2004 was AIK’s bad season. In their final game, a goal from Ishizaki lifted AIK to victory. Out of 26 games it was only their third win. AIK was doomed to be relegated, shunted down to the second-rung Swedish league, the Superettan.

“I felt that my career was just taking off,” Ishizaki admits. “I’d just played in Italy and done quite well there. I didn’t want to go down to Superettan.”

But Stefan is well-aware of how his departure looked to the fans: “Some people felt as if I left the team when they needed me the most.”


I can’t tell if it’s a touchy subject, so I save my best question for last. But it turns out I didn’t need to worry. Stefan’s happy to talk about what the chant means to him.

“It’s a great feeling,” he insists. “It means I did something well there, and they still appreciate me.”
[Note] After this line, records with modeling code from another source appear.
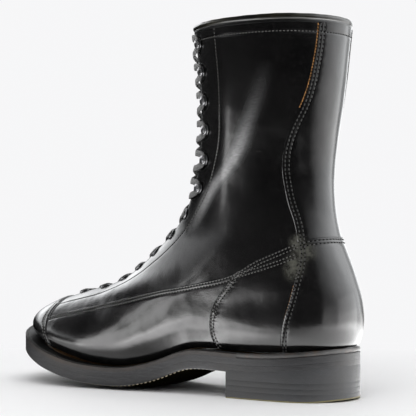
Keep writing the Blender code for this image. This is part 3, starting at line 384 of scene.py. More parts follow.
def polygon(*lines, pitch=PITCH):
    """Joins lines end to end into one closed polygon, dropping repeated ends."""
    out = []
    for line in lines:
        for place in resample(line, pitch):
            if not out or np.linalg.norm(surface(*place) - surface(*out[-1])) > 0.5:
                out.append(place)
    if np.linalg.norm(surface(*out[0]) - surface(*out[-1])) < 0.5:
        out.pop()
    out = np.array(out)
    area = np.sum(out[:, 0] * np.roll(out[:, 1], -1) - np.roll(out[:, 0], -1) * out[:, 1])
    return out if area > 0 else out[::-1]


def inside(ring, places):
    x, y = places[:, 0], places[:, 1]
    odd = np.zeros(len(places), bool)
    for (x0, y0), (x1, y1) in zip(ring, np.roll(ring, -1, 0)):
        crossed = (y0 > y) != (y1 > y)
        if y1 != y0:
            odd ^= crossed & (x < (x1 - x0) * (y - y0) / (y1 - y0) + x0)
    return odd


def triangulate(ring, inner, scale, holes=()):
    """Constrained triangles of a polygon with holes: places and counter-clockwise triples."""
    points, edges = [], []
    for loop in [ring, *holes]:
        k = len(points)
        points += [tuple(p) for p in np.asarray(loop) * scale]
        edges += [(k + i, k + (i + 1) % len(loop)) for i in range(len(loop))]
    points += [tuple(p) for p in np.asarray(inner).reshape(-1, 2) * scale]
    result = delaunay_2d_cdt(points, edges, [], 0, 1e-7)
    places = np.array([tuple(p) for p in result[0]]) / scale
    tris = np.array([f for f in result[2] if len(f) == 3])
    centres = places[tris].mean(axis=1)
    keep = inside(np.asarray(ring), centres)
    for hole in holes:
        keep &= ~inside(np.asarray(hole), centres)
    tris = tris[keep]
    a, b, c = [places[tris[:, i]] for i in range(3)]
    area = (b[:, 0] - a[:, 0]) * (c[:, 1] - a[:, 1]) - (b[:, 1] - a[:, 1]) * (c[:, 0] - a[:, 0])
    flip = area < 0
    tris[flip] = tris[flip][:, ::-1]
    tris = tris[np.abs(area) > 1e-9]
    used = np.unique(tris)
    index = np.full(len(places), -1)
    index[used] = np.arange(len(used))
    return places[used], index[tris]


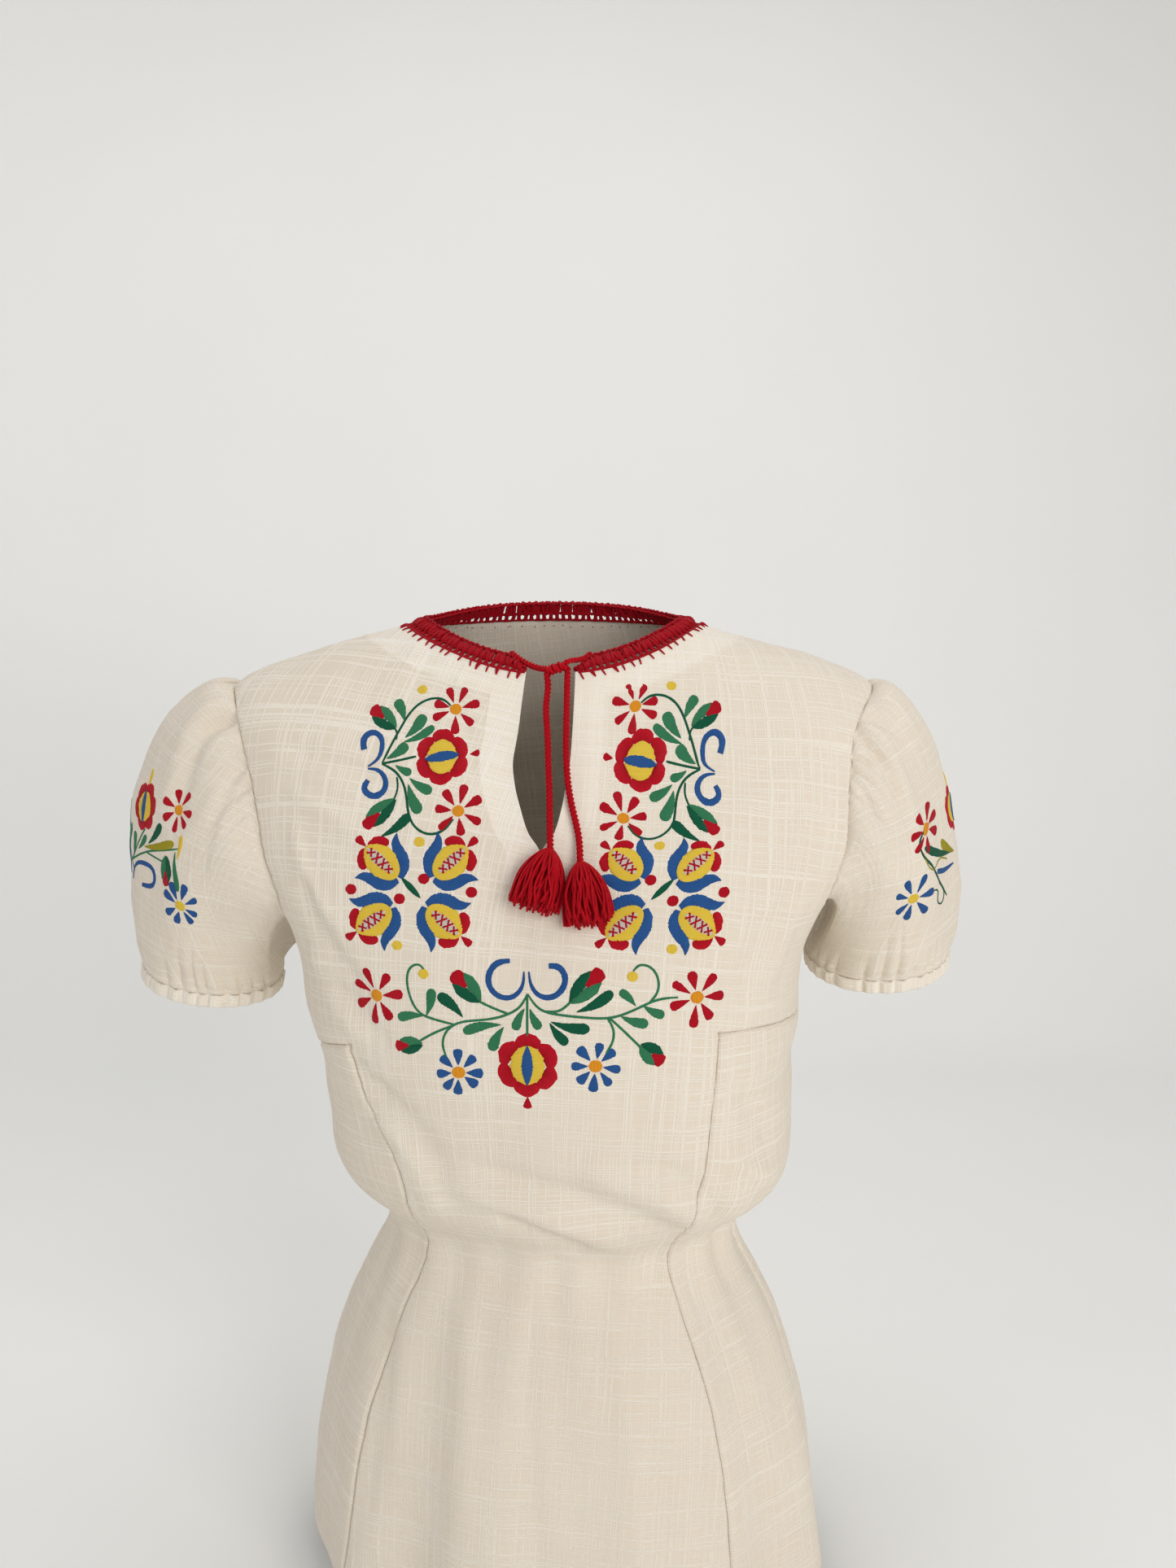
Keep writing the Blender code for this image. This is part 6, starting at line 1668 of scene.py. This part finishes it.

If you were to palm a globe like a basketball, with your pinky on Stockholm, your thumb might just reach LA. That’s where Stefan is now. In eleven games for the LA Galaxy he’s already chalked up two goals and two gorgeous assists. And he’s only heard the chant once, from a lone AIK fan, while warming up for the Galaxy’s home game against Club Tijuana.

Interviews after practice are typically short – a quick quip about the upcoming game, maybe an update on injuries, in-and-out in two minutes. Ours has run much longer. But as we’re wrapping up, Stefan is still reflecting.

“Two, three years ago, I didn’t think that my career might actually end someday,” he tells me. “You have it in the back of your head somewhere, but it’s not really your focus.”

He looks across the field. “But now I feel it coming a little bit closer. Winning is becoming more and more important, every year.”

Ishizaki doesn’t sound homesick to me.